The format, a variation on Robinson's favorite theme, is simple: charting the ups & downs of newly married couple, well-played by Rainbow Robbins and Tom Cantrell. Film opens with a very artsy stills montage, carrying the action forward in the same fashion as Chris Marker's classic short LA JETEE, which I suspect Robinson studied. Live action ensues for their marriage and very sexy post-Honeymoon lifestyle.

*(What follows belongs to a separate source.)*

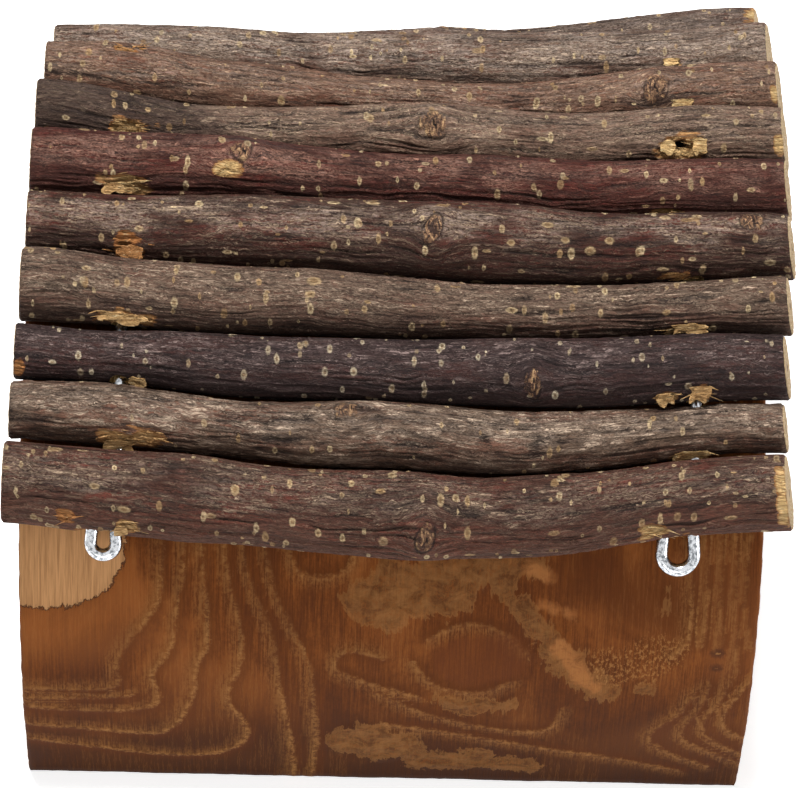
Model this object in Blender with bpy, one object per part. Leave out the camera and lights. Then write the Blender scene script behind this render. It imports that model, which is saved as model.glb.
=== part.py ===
"""A wooden tunnel hideout for a small pet.

A half-round shell of bent wood stands on its two straight edges. A mat of ten
bark-covered branches lies over its crown, drilled and strung on two galvanised
wires. Each wire ends in an eye, bent back into the outermost branch.

The tunnel runs along X. Branches are counted from the front (-Y) to the back.
The origin lies on the floor, below the middle of the crown. Sizes are in metres.
"""

import functools
import math

import bmesh
import bpy
from mathutils import Matrix, Vector

# Shell: a bent board whose outline is a superellipse, nearly a half circle.
SHELL_LENGTH = 0.193
SHELL_WIDTH = 0.200
SHELL_HEIGHT = 0.108
SHELL_WALL = 0.005
SHELL_SHIFT = -0.002
ARCH_EXPONENT = 2.4
ARCH_FACETS = 52

# Branches: laid side by side over the crown, along the tunnel.
BRANCH_LENGTH = 0.200
BRANCH_THICKNESS = 0.018
SEAT_GAP = 0.0003
BRANCH_GAP = 0.0003
BRANCH_SIDES = 18
BRANCH_RINGS = 21

# Stations lie evenly along each branch, this many branch lengths to each side.
STATION_SHARE = 0.48

# Distance round the shell from its front foot to where the front branch sits,
# and the shares of it at the stations, because that branch is crooked.
FRONT_RISE = 0.1045
FRONT_SHARES = (0.995, 0.982, 0.968, 0.951, 0.938, 0.941, 0.958, 0.990, 1.008)

# Thickness of each branch at the stations, front branch first.
THICKNESS_SHARES = (
    (1.23, 1.21, 1.24, 1.23, 1.28, 1.19, 1.16, 1.15, 1.11),
    (0.86, 0.92, 0.86, 0.94, 0.98, 0.95, 0.88, 0.77, 0.75),
    (0.84, 0.80, 0.88, 0.91, 0.94, 0.99, 1.00, 1.02, 0.98),
    (1.10, 1.02, 1.01, 1.02, 0.93, 0.88, 0.85, 0.84, 0.90),
    (0.96, 1.05, 1.15, 1.11, 1.18, 1.21, 1.11, 1.06, 1.01),
    (1.14, 1.12, 1.09, 1.00, 0.96, 0.96, 0.98, 1.01, 1.01),
    (1.05, 0.90, 0.80, 0.87, 0.99, 0.97, 0.97, 1.03, 1.03),
    (1.03, 1.11, 0.98, 0.89, 0.81, 0.81, 0.92, 1.02, 1.10),
    (0.93, 0.99, 1.03, 1.03, 1.06, 1.10, 1.14, 1.17, 1.24),
    (0.79, 0.80, 0.80, 0.82, 0.88, 0.92, 1.05, 1.19, 1.33),
)

# Where each branch is cut off, left and right, in branch lengths from mid length.
END_SHARES = (
    (-0.509, 0.494),
    (-0.504, 0.490),
    (-0.501, 0.491),
    (-0.497, 0.497),
    (-0.495, 0.502),
    (-0.495, 0.501),
    (-0.495, 0.502),
    (-0.490, 0.502),
    (-0.485, 0.498),
    (-0.485, 0.494),
)
END_TILT_LEFT = math.radians(2)
END_TILT_RIGHT = math.radians(9)

# Slow swelling along each branch: how strong, and how many waves it has.
SWELL_SHARE = 0.012
SWELL_WAVES = 2.3
SWELL_STEP = math.radians(133)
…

You know you're in the presence of a master when Robinson unfolds a brilliant b.j. sequence, in which he inter-cuts three different stagings of our couple's fellatio: in bed, in the shower and underwater in a swimming pool (!). The matched in slo-mo ejaculation shots are a perfect climax. Consistently throughout the film, but especially in this classic sequence, his editing (credited to cinematographer Sven Conrad = David Worth) is masterful, and the antithesis of the real-time boredom of the vast majority of cheap-jack porn made in the early '70s.

After a "one year later" title, things are dullsville for the young marrieds, and the rest of the film opens out the previously hermetic format by introducing a bevy of new characters. Balding Keith Erickson of all people pops up as the world's oldest pool boy (!) who submits sheepishly to sex with Rainbow after she catches her hubby in flagrante delicto.

Rainbow is upstaged by the appearance of genre superstar (sort of) Brigitte Maier, who along with hubby Pete Krump introduce the couple to the wonders of swinging and wife swapping. Film culminates with an inevitable orgy, which is staged with élan: Linda York guest starring as a beauty whose nude body is used as the table for the dinner buffet (presaging the current cheap thrill of (just as unsanitary) eating sushi off the midriff of a naked Japanese girl in some seedy restaurant). The cast plays some fun games, such as a version of musical chairs involving cock-sucking, and a nude from the waist down butler and maid (latter portrayed by Sandy Dempsey) do sex demos. Happy ending is a bit sappy, but fits Robinson's romantic approach.

One jarring scene in an otherwise beautifully made picture is an extraneous flashback featuring Maier and Krump terrorized by a trio of bikers (2 male and 1 female). I suppose it was injected into the narrative in order to add some "roughness" that was all the rage in the mid-'70s; without it one could conceivably criticize the film as lacking backbone. Overall the picture does emerge as a perfect example of the "couples" film that pornographers were chasing after in an attempt to expand their audience, with I guess Radley Metzger the most successful at that game.

I saw this film in a French-dubbed version, retitled LA GRANDE PARTOUZE, which had an added je ne sais quoi quality.